So what impressions does a life-long Vancouverite have of Calgary after a two day visit? Necessarily, a fragmented one. Two days is far too short a time to know any region well, and I spent much of my time in a conference hotel. I did venture out a few times, but karaoke bars and mid-level restaurants are much the same anywhere in the industrialized world. Still, I can no more stop myself gathering impressions than I can from breathing.
The first thing that struck me as I left the airport were the horizons. Unless you are in some place in the Fraser River delta like Richmond, the Vancouver area is bounded by mountains. Calgary, though, is not like that. The horizons seem impossibly long, the numerous hills never seeming tall enough to tailor them to a decent length. Off to the west, you can the jagged profile of the Rockies from many perspectives, but, otherwise, the horizons stretch in all directions, producing a stirring of agoraphobia in me.
The next impression was the air. It’s drier than on the coast, so that my mouth always felt dry, and perhaps a little dusty as well. It felt thinner than the air I’m used to as well – and, after all, I was several thousand feet higher than at home, a fact that made running harder for me than it would be at home. Over the couple of days of my stay, the wind always seemed to blowing, gusting much more regularly than I was used to. Once or twice, when the sun came out, I could feel an unaccustomed amount of ultra-violet on my skin, and the light seemed pale.
Since I’ve grown up in a rain forest (or, at least, where one used to be), the land looked dry and barren. Where I am used to infinite shades of green, Calgary had only one or two dark greens in the form of some evergreens. Everywhere else, the grass and weeds were a wan and tired brown, even though spring could hardly have been said to arrive, and the result was that the whole landscape seem washed out and barren to me. If I focused, I could see that the varieties of brown were just as numerous as the greens I knew, but they seemed faintly depressing to me. The birds were species that I largely couldn’t identify, includng a black and white species with a long tail that seemed to prefer huddling at the bottom of bushs and shrubs.
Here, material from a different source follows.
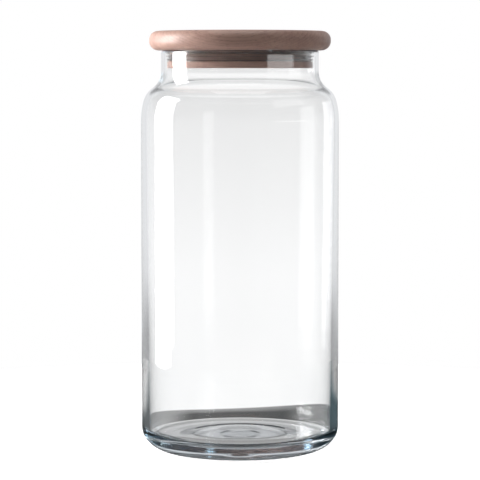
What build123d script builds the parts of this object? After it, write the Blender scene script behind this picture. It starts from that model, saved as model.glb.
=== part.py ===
from build123d import *
import math
import os

# A tall clear glass storage jar with a push-in wooden lid. Millimetres, +Z up.
# The origin is the centre of the foot, on the surface that the jar stands on.

# Glass jar, outside
body_diameter = 110.0
wall_height = 184.0
neck_diameter = 87.5
neck_length = 12.0
shoulder_broad_radius = 41.8
shoulder_steep_radius = 12.8
shoulder_turn = 15.0
neck_root_radius = 10.2

# Foot of the glass jar
heel_upper_radius = 10.5
heel_lower_radius = 15.5
heel_turn = 33.0
foot_ring_width = 7.0
push_up_depth = 3.0
push_up_edge_radius = 9.0

# Glass jar, inside
neck_wall = 2.15
shoulder_wall = 2.8
foot_wall = 4.2
floor_thickness = 9.4
inner_heel_radius = 4.0
mound_radius = 28.0
mound_rise = 2.5
mound_edge_radius = 12.0

# Lid: a wooden disc with a turned plug glued under it
disc_overhang = 6.65
disc_thickness = 10.7
disc_top_round = 4.8
disc_bottom_round = 5.2
rim_gap = 0.1
plug_depth = 9.8
plug_side_gap = 1.2
plug_edge_break = 0.4
plug_flange = 0.9
groove_depth = 2.9

# Silicone ring in the plug's groove
ring_height = 5.2
ring_fit = 0.05
ring_core = 1.6
fin_count = 3
fin_root = 1.5
fin_tip = 0.8
fin_step = 0.35
bore_fit = 0.08

body_radius = body_diameter / 2
neck_radius = neck_diameter / 2
bore_radius = neck_radius - neck_wall


def polar(centre, radius, degrees):
    """The point of a circle at an angle."""
    turn = math.radians(degrees)
    return (centre[0] + radius * math.cos(turn), centre[1] + radius * math.sin(turn))


def turned(edges):
    """A closed outline, drawn as radius and height, turned about the upright axis."""
    return revolve(make_face(Plane.XZ * Wire(edges)), Axis.Z)


def shoulder(wall_radius, throat_radius, broad, steep, root):
    """The curve from the straight wall in to the neck: two rounds and a hollow, all tangent."""
    broad_centre = (wall_radius - broad, wall_height)
    steep_centre = polar(broad_centre, broad - steep, shoulder_turn)
    root_centre_radius = throat_radius + root
    reach = steep + root
    neck_turn = math.degrees(math.acos((root_centre_radius - steep_centre[0]) / reach))
    root_centre = polar(steep_centre, reach, neck_turn)
    edges = [
        CenterArc(broad_centre, broad, 0, shoulder_turn),
        CenterArc(steep_centre, steep, shoulder_turn, neck_turn - shoulder_turn),
        CenterArc(root_centre, root, 180, neck_turn),
    ]
    return edges, (throat_radius, root_centre[1])


def crown_arc(edge_radius, edge_height, rise):
    """A shallow dome's half outline, from its edge in to the axis."""
    ball = (edge_radius**2 + rise**2) / (2 * rise)
    turn = math.degrees(math.asin(edge_radius / ball))
    return CenterArc((0, edge_height + rise - ball), ball, 90 - turn, turn)


def soften_crease(jar, crease_radius, height, round_radius):
    """Rounds the shallow crease where a dome meets the level ring about it."""
    crease = jar.edges().filter_by(GeomType.CIRCLE).filter_by(
        lambda edge: math.isclose(edge.radius, crease_radius, rel_tol=1e-6)
        and math.isclose(edge.center().Z, height, abs_tol=1e-6)
    )
    return fillet(crease, round_radius)


outer_shoulder, neck_bottom = shoulder(
    body_radius, neck_radius, shoulder_broad_radius, shoulder_steep_radius, neck_root_radius
)
inner_shoulder, bore_bottom = shoulder(
    body_radius - shoulder_wall,
    bore_radius,
    shoulder_broad_radius - shoulder_wall,
    shoulder_steep_radius - shoulder_wall,
    neck_root_radius + (neck_wall + shoulder_wall) / 2,
)

# The lid rests on the rim, and its plug and ring fit the bore
jar_height = neck_bottom[1] + neck_length
disc_radius = neck_radius + disc_overhang
disc_bottom = jar_height + rim_gap
plug_radius = bore_radius - plug_side_gap
plug_bottom = disc_bottom - plug_depth
groove_radius = plug_radius - groove_depth
groove_top = disc_bottom - plug_flange
groove_bottom = groove_top - ring_height - 2 * ring_fit


def glass_jar():
    # Foot: two rounds roll from the wall down to the ring that the jar stands on
    upper_centre_radius = body_radius - heel_upper_radius
    lower_centre_radius = upper_centre_radius - (heel_lower_radius - heel_upper_radius) * math.cos(
        math.radians(heel_turn)
    )
    lower_centre = (lower_centre_radius, heel_lower_radius)
    upper_centre = polar(lower_centre, heel_lower_radius - heel_upper_radius, -heel_turn)
    heel_top = (body_radius, upper_centre[1])
    push_up_radius = lower_centre_radius - foot_ring_width

    # Rim: melted to a full round
    rim_round = neck_wall / 2
    rim_side = jar_height - rim_round

    # Inside of the foot: a tight corner, a flat floor and a low round mound in its middle
    inner_heel_centre = (body_radius - foot_wall - inner_heel_radius, floor_thickness + inner_heel_radius)
    inner_heel_top = polar(inner_heel_centre, inner_heel_radius, 0)
    floor_edge = polar(inner_heel_centre, inner_heel_radius, -90)

    edges = [
        crown_arc(push_up_radius, 0, push_up_depth),
        Line((push_up_radius, 0), (lower_centre_radius, 0)),
        CenterArc(lower_centre, heel_lower_radius, -90, 90 - heel_turn),
        CenterArc(upper_centre, heel_upper_radius, -heel_turn, heel_turn),
        Line(heel_top, (body_radius, wall_height)),
        *outer_shoulder,
        Line(neck_bottom, (neck_radius, rim_side)),
        CenterArc((bore_radius + rim_round, rim_side), rim_round, 0, 180),
        Line((bore_radius, rim_side), bore_bottom),
        *inner_shoulder,
        Line((body_radius - shoulder_wall, wall_height), inner_heel_top),
        CenterArc(inner_heel_centre, inner_heel_radius, -90, 90),
        Line(floor_edge, (mound_radius, floor_thickness)),
        crown_arc(mound_radius, floor_thickness, mound_rise),
        Line((0, floor_thickness + mound_rise), (0, push_up_depth)),
    ]
    jar = turned(edges)
    jar = soften_crease(jar, push_up_radius, 0, push_up_edge_radius)
    return soften_crease(jar, mound_radius, floor_thickness, mound_edge_radius)


def lid_disc():
    disc_top = disc_bottom + disc_thickness
    top_round_centre = (disc_radius - disc_top_round, disc_top - disc_top_round)
    bottom_round_centre = (disc_radius - disc_bottom_round, disc_bottom + disc_bottom_round)
    return turned(
        [
            Line((0, disc_bottom), (bottom_round_centre[0], disc_bottom)),
            CenterArc(bottom_round_centre, disc_bottom_round, -90, 90),
            Line((disc_radius, bottom_round_centre[1]), (disc_radius, top_round_centre[1])),
            CenterArc(top_round_centre, disc_top_round, 0, 90),
            Line((top_round_centre[0], disc_top), (0, disc_top)),
            Line((0, disc_top), (0, disc_bottom)),
        ]
    )


def lid_plug():
    # A lip below the ring's groove, and a thin flange above it, against the disc
    corners = [
        (0, plug_bottom),
        (plug_radius - plug_edge_break, plug_bottom),
        (plug_radius, plug_bottom + plug_edge_break),
        (plug_radius, groove_bottom),
        (groove_radius, groove_bottom),
        (groove_radius, groove_top),
        (plug_radius, groove_top),
        (plug_radius, disc_bottom),
        (0, disc_bottom),
    ]
    return turned(Polyline(*corners, close=True).edges())


def seal_ring():
    # Fins that wipe the neck's bore, the widest at the top, each swept up to a rounded tip
    inner_radius = groove_radius + ring_fit
    core_radius = inner_radius + ring_core
    ring_bottom = groove_bottom + ring_fit
    pitch = (ring_height - fin_root) / (fin_count - 1)
    edges = []
    corner = (core_radius, ring_bottom)
    for number in range(fin_count):
        fin_bottom = ring_bottom + number * pitch
        fin_top = fin_bottom + fin_root
        tip_centre = (
            bore_radius - bore_fit - (fin_count - 1 - number) * fin_step - fin_tip / 2,
            fin_top - fin_tip / 2,
        )
        tip_low = polar(tip_centre, fin_tip / 2, -90)
        tip_high = polar(tip_centre, fin_tip / 2, 90)
        if number:
            edges.append(Line(corner, (core_radius, fin_bottom)))
        edges.append(Line((core_radius, fin_bottom), tip_low))
        edges.append(CenterArc(tip_centre, fin_tip / 2, -90, 180))
        edges.append(Line(tip_high, (core_radius, fin_top)))
        corner = (core_radius, fin_top)
    edges.append(Line(corner, (inner_radius, corner[1])))
    edges.append(Line((inner_radius, corner[1]), (inner_radius, ring_bottom)))
    edges.append(Line((inner_radius, ring_bottom), (core_radius, ring_bottom)))
    return turned(edges)


pieces = {
    "glass_jar": glass_jar(),
    "lid_disc": lid_disc(),
    "lid_plug": lid_plug(),
    "seal_ring": seal_ring(),
}

os.makedirs("parts", exist_ok=True)
for name, piece in pieces.items():
    piece.label = name
    export_step(piece, f"parts/{name}.step")
    print(f"{name}: {piece.volume / 1000:.1f} cm3, top at {piece.bounding_box().max.Z:.2f} mm")
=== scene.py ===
import math

import bpy
from mathutils import Matrix, Vector


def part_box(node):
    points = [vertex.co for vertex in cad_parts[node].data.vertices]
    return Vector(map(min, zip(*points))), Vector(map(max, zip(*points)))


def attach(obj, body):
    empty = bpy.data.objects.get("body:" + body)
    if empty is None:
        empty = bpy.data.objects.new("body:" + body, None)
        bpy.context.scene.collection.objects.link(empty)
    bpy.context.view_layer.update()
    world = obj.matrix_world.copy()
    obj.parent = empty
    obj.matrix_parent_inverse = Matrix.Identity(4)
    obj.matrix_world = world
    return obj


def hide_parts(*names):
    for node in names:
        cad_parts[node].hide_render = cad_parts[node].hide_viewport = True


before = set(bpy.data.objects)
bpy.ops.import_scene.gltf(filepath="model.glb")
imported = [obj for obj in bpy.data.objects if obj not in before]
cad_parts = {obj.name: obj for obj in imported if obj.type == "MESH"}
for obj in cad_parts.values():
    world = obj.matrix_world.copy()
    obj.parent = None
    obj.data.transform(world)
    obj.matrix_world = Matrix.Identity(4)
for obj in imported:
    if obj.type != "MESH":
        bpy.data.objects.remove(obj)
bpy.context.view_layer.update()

# A tall clear glass storage jar with a push-in wooden lid. Metres, +Z up, the camera looks along +Y.
mm = 0.001

# Boxes of the four pieces, and the sizes that follow from them
jar_low, jar_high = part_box("glass_jar")
disc_low, disc_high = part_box("lid_disc")
plug_low, plug_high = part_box("lid_plug")
ring_low, ring_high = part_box("seal_ring")

body_radius = (jar_high.x - jar_low.x) / 2
rim_height = jar_high.z
disc_radius = (disc_high.x - disc_low.x) / 2
plug_radius = (plug_high.x - plug_low.x) / 2
ring_radius = (ring_high.x - ring_low.x) / 2

# Glass jar, outside
wall_height = 184 * mm
neck_radius = 43.75 * mm
broad_radius = 41.8 * mm
steep_radius = 12.8 * mm
broad_turn = 15
root_radius = 10.2 * mm
heel_upper_radius = 10.5 * mm
heel_lower_radius = 15.5 * mm
heel_turn = 33
foot_ring_width = 7 * mm
push_up_depth = 3 * mm

# Glass jar, inside
neck_wall = 2.15 * mm
shoulder_wall = 2.8 * mm
foot_wall = 4.2 * mm
floor_thickness = 9.4 * mm
inner_heel_radius = 4 * mm
mound_radius = 28 * mm
mound_rise = 2.5 * mm

# Lid and ring
disc_top_round = 4.8 * mm
disc_bottom_round = 5.2 * mm
groove_depth = 2.9 * mm
plug_flange = 0.9 * mm
edge_ease = 0.35 * mm
ring_fit = 0.05 * mm
ring_core = 1.6 * mm
fin_count = 3
fin_root = 1.5 * mm
fin_tip = 0.8 * mm
fin_step = 0.35 * mm

# Fineness of the meshes: steps round the axis, degrees to a step along a round, steps along a dome, and
# how far from the ends of a straight wall its extra points lie
turn_steps = 240
arc_step = 3.5
least_arc_steps = 3
dome_steps = 14
wall_margin = 1.5 * mm
wall_margin_share = 0.3
weld_distance = 0.002 * mm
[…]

I did, however, see some seagulls, much to my surprise. They seemed as alien to the land as I was feeling.
I was in the northeast section of Calgary, which I am told is the rougher section of town, and has a larger proportion of immigrants than the rest of the city. And it’s true that when I went to a pho palace, most of the other diners were Vietnamese. Even so, the crowds seem strangely European to my Vancouver eye, making them seem not quite right in a way that puzzled me until I figured it out. I did see a few people of Chinese descent, but almost none of Indian. The majority were European, which is something I haven’t lived with since I was a child. I heard more French that I’m used to hearing (and saw more poutine being sold in restaurants and bars), and Russian and Polish once or twice, but the dominant voices were English Canadian, with an accent subtly different from Vancouver’s, whose characteristics I can’t quite articulate.
(I’m not suggesting that there is anything wrong with Calgary’s population mix – just that it was different from what I’m used to.)
I can’t speak about the rest of Calgary, but the northeast is one of those places that have sprung up on the edges of far too many cities in the last few decades: strip development which has been built in haste, only to decay in leisure, without a hint of urban planning or zoning. I saw chiropractor’s offices next to auto dealers, and light industry next to shopping malls. Here and there, a few large buildings were empty, no doubt victims of the recession. It’s not a place where people walk, although the C-Train rapid transit system ran through the middle of the small area that I spent my time in. It reminded me of parts of Richmond, or possibly Maple Ridge at home.
However, one thing made the strip development even uglier than that around Vancouver. Around Vancouver, space is at a premium, because the city is jammed up against the coast mountains, and starting to fill up. Under these conditions, even strip development around Vancouver is starting to go up. By contrast, in Calgary’s northeast, space is not an issue, and the sprawl is mostly low-rise and less orderly. It seems a wasteful and careless use of space, to someone used to Vancouver.
What else? Some random impressions: Most of the chain stores and brand names were the same as in Vancouver, although I saw one or two unfamiliar ones. Highways are called “trails,” in tribute to the old settler roads, and the airport has several sculptures with cowboy themes. Boots and cowboy hats suggest that the stereotypes of Calgary still have some basis in fact, but tend to be worn regularly only by men over sixty. People’s complexions seemed drier than they would be in Vancouver. The water, while it had a slight mineral tang, was generally drinkable from the tap, although I took care not to drink to much of it, just in case my intestinal fauna might revolt against it. There were more smokers, with the smell of their habit lingering around them, although the no-smoking laws seem as strict as in Vancouver.
I wish I could have fleshed out these impressions with visits to the rest of Calgary. Since I’ve already been invited back to COSSFest next year, maybe I’ll take an extra day or so and learn more. For now, I can say that Calgary is neither a city I warm to, like San Francisco or San Diego, nor a city that repels, like Indianapolis. As for whether I could learn to appreciate the prairie after living so many years in the rain forest, who knows? Maybe my impressions will tip one way or the other whenever I get a chance to see more.